5. Income and Documentation
Lenders will want to see proof of income to verify your ability to repay the loan. This can include pay stubs, tax returns, bank statements, and for self-employed borrowers, additional documentation like profit-and-loss statements. If you are using rental income to qualify, having signed lease agreements strengthens your application by providing proof of consistent income.
6. Loan Limits and Property Types
Most lenders set specific loan limits based on loan type and property. Allowable property types typically include single-family homes, multi-unit buildings (up to four units), and sometimes condos. The condition and location of the property also impact loan approvals, so investment in well-maintained and desirable areas enhances your chances.
7. Tips for Improving Your Chances
Strengthening your financial profile several months before applying will pay off. Work on paying down debts, building reserves, and organizing your documentation early. Partnering with lenders who specialize in investment loans can simplify and speed up the process.
Have Questions About Qualifying?
Schedule a free consultation with our mortgage experts to get personalized advice on qualifying for your investment property loan.
Book Your Free Consultation →Frequently Asked Questions about Investment Property Loan Qualification
Q: What credit score do I need to qualify for an investment property loan?
A: Generally, a minimum credit score of 680 is required, but higher scores improve approval odds and loan terms.

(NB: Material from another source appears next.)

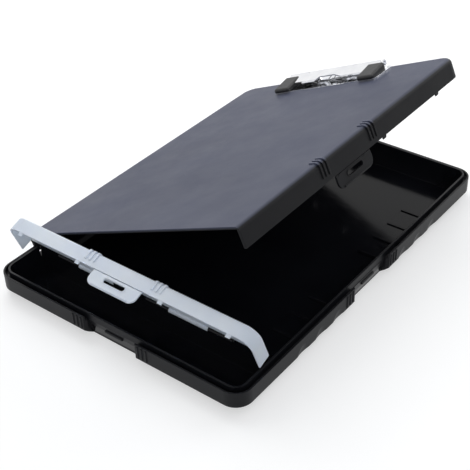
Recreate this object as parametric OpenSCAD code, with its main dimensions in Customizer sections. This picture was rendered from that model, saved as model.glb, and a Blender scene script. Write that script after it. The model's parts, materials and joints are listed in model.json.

Q: How much down payment is needed for an investment loan?
A: Typically between 15% and 25%, depending on the loan type and lender requirements.
Q: What is the difference between traditional financing and DSCR loans?
A: Traditional loans focus on your personal income and credit, while DSCR loans focus on the property's income-generating ability, allowing some investors more flexibility.
Q: Can rental income help qualify me for a loan?
A: Yes, lenders often use about 75% of your expected rental income to help offset the mortgage payment in their calculations.
Q: How much cash reserve is required?
A: Usually 6 to 12 months of mortgage payments to guard against vacancies and unexpected expenses.